Note how many lines in the entries contain the string "object", then give that number and nothing else.

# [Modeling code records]
——

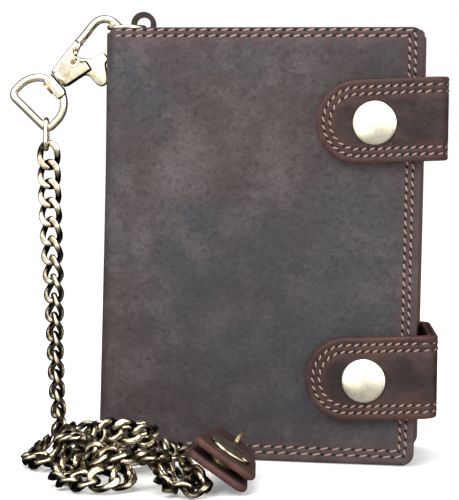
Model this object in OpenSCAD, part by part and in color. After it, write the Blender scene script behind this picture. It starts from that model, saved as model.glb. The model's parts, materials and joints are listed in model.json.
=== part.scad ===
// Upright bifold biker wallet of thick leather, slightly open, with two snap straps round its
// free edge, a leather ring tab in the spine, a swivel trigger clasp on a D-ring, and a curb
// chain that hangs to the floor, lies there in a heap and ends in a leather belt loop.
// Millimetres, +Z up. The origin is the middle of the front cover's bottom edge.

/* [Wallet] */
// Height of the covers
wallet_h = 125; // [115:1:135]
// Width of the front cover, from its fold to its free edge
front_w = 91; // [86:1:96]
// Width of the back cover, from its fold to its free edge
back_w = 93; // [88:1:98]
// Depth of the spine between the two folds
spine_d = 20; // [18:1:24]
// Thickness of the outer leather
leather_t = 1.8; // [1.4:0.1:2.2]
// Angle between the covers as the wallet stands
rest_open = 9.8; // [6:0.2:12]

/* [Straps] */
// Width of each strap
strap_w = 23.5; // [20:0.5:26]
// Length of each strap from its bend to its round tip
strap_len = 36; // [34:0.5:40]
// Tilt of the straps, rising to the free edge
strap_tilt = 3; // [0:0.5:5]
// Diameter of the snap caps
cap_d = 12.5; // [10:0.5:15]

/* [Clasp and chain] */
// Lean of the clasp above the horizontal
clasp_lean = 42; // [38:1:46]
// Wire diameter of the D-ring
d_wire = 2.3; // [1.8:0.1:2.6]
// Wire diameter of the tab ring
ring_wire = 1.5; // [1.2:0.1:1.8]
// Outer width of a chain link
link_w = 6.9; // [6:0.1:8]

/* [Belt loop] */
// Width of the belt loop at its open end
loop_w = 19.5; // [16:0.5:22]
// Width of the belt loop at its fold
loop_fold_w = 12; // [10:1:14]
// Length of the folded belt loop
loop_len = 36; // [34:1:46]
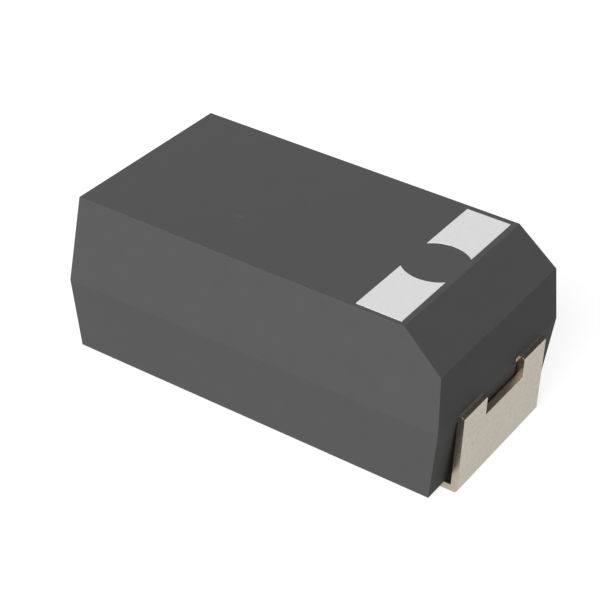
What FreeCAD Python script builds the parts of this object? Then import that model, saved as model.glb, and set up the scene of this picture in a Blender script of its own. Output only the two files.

——

# [Reply]
2